Instructions to follow :: Repeat every entry in the listing below, exactly.

Raw data ::

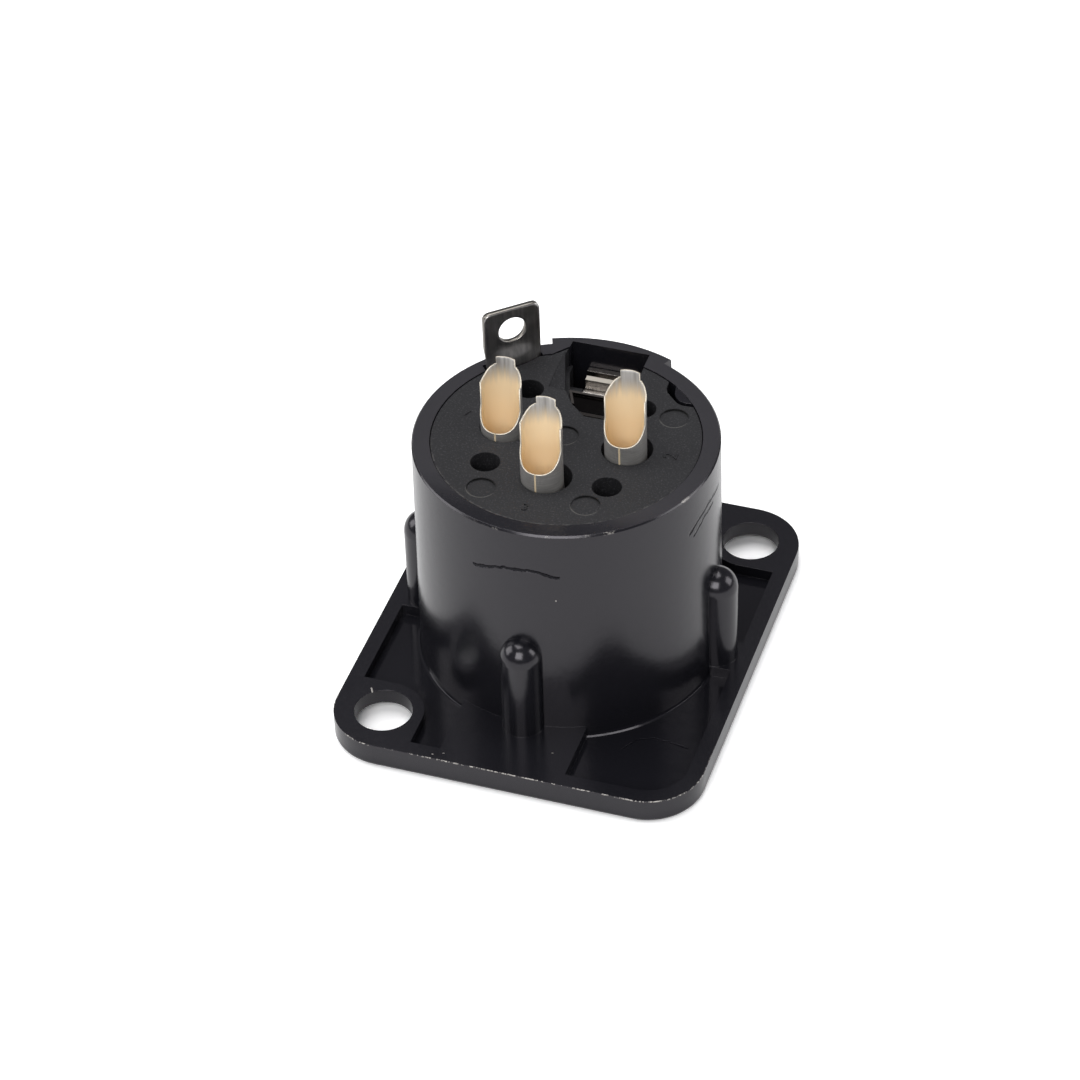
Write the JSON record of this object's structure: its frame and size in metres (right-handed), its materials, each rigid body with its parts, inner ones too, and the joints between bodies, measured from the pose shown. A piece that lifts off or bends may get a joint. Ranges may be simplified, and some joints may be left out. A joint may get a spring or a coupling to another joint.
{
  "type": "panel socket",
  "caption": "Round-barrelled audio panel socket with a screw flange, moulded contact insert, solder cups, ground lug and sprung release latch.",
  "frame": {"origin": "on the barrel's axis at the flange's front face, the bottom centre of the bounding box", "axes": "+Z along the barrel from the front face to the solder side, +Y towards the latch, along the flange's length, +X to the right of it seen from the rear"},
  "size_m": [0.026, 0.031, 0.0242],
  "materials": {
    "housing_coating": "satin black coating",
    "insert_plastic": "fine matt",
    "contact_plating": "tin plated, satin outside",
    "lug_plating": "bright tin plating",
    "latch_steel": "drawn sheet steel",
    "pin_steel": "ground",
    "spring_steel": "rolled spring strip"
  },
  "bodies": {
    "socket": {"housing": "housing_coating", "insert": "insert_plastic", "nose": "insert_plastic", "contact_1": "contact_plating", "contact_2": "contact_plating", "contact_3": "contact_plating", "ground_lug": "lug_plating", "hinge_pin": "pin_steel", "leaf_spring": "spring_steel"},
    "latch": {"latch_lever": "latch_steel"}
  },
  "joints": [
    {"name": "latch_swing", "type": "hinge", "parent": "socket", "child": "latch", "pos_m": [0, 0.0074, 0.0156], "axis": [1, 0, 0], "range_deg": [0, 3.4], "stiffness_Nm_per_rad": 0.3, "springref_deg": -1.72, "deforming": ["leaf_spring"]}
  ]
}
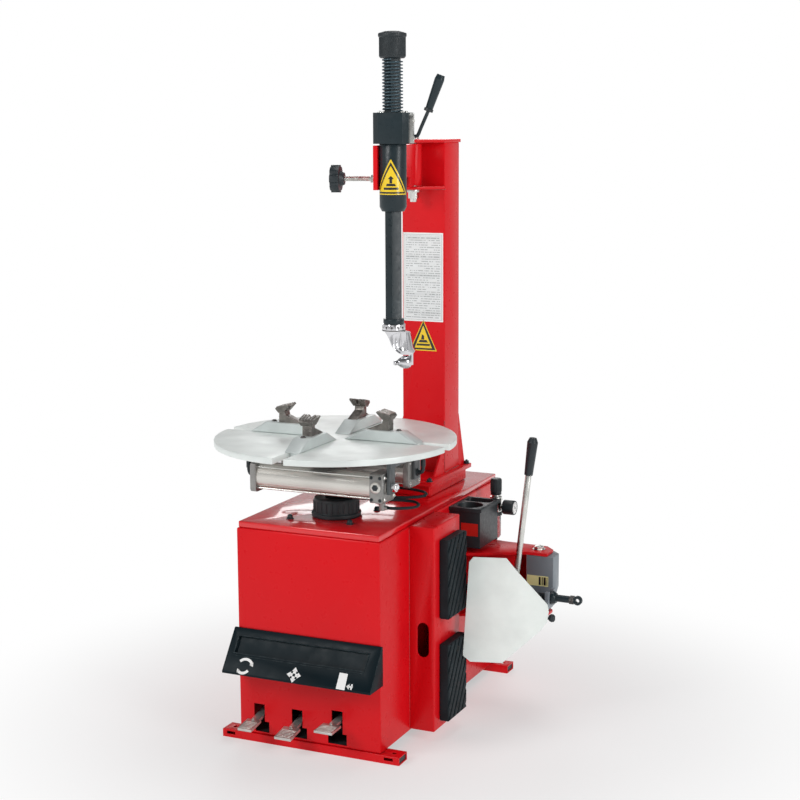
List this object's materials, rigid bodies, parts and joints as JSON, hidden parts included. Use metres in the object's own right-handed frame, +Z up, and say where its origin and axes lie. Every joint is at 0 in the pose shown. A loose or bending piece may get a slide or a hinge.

Reply ::
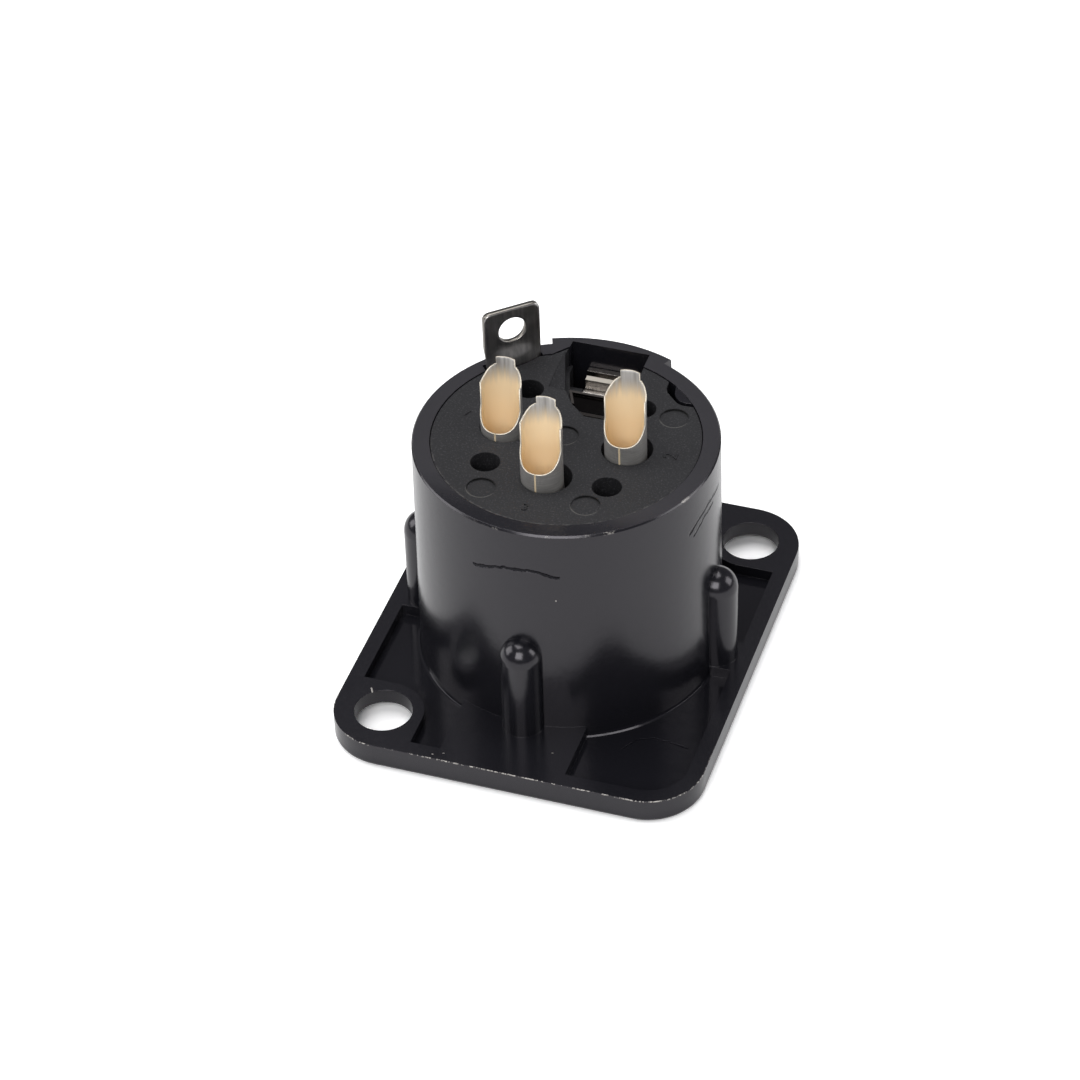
Write the JSON record of this object's structure: its frame and size in metres (right-handed), its materials, each rigid body with its parts, inner ones too, and the joints between bodies, measured from the pose shown. A piece that lifts off or bends may get a joint. Ranges may be simplified, and some joints may be left out. A joint may get a spring or a coupling to another joint.
{
  "type": "panel socket",
  "caption": "Round-barrelled audio panel socket with a screw flange, moulded contact insert, solder cups, ground lug and sprung release latch.",
  "frame": {"origin": "on the barrel's axis at the flange's front face, the bottom centre of the bounding box", "axes": "+Z along the barrel from the front face to the solder side, +Y towards the latch, along the flange's length, +X to the right of it seen from the rear"},
  "size_m": [0.026, 0.031, 0.0242],
  "materials": {
    "housing_coating": "satin black coating",
    "insert_plastic": "fine matt",
    "contact_plating": "tin plated, satin outside",
    "lug_plating": "bright tin plating",
    "latch_steel": "drawn sheet steel",
    "pin_steel": "ground",
    "spring_steel": "rolled spring strip"
  },
  "bodies": {
    "socket": {"housing": "housing_coating", "insert": "insert_plastic", "nose": "insert_plastic", "contact_1": "contact_plating", "contact_2": "contact_plating", "contact_3": "contact_plating", "ground_lug": "lug_plating", "hinge_pin": "pin_steel", "leaf_spring": "spring_steel"},
    "latch": {"latch_lever": "latch_steel"}
  },
  "joints": [
    {"name": "latch_swing", "type": "hinge", "parent": "socket", "child": "latch", "pos_m": [0, 0.0074, 0.0156], "axis": [1, 0, 0], "range_deg": [0, 3.4], "stiffness_Nm_per_rad": 0.3, "springref_deg": -1.72, "deforming": ["leaf_spring"]}
  ]
}
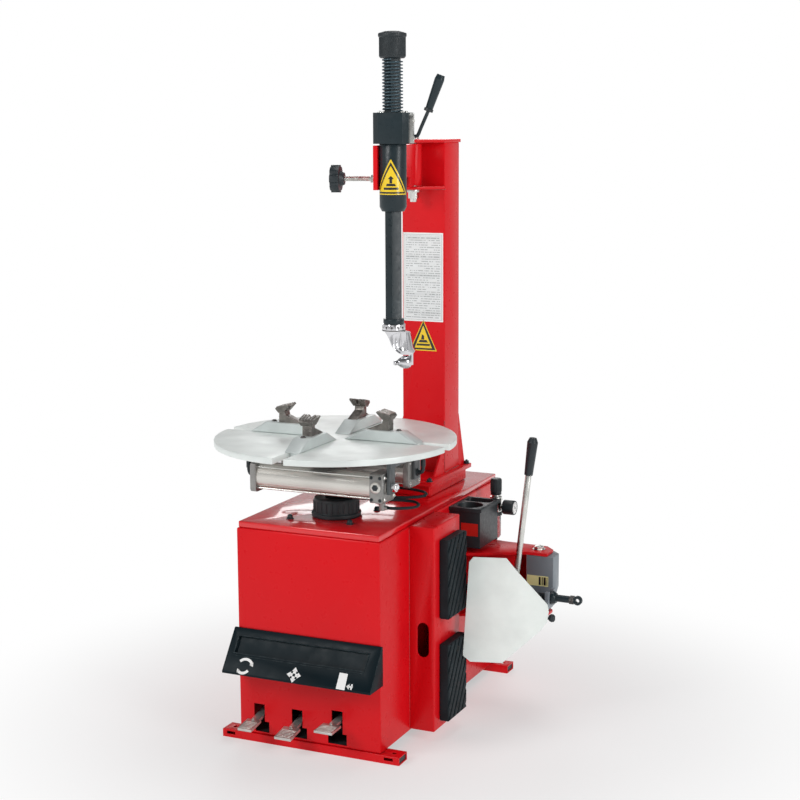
List this object's materials, rigid bodies, parts and joints as JSON, hidden parts included. Use metres in the object's own right-handed frame, +Z up, and say where its origin and axes lie. Every joint is at 0 in the pose shown. A loose or bending piece may get a slide or a hinge.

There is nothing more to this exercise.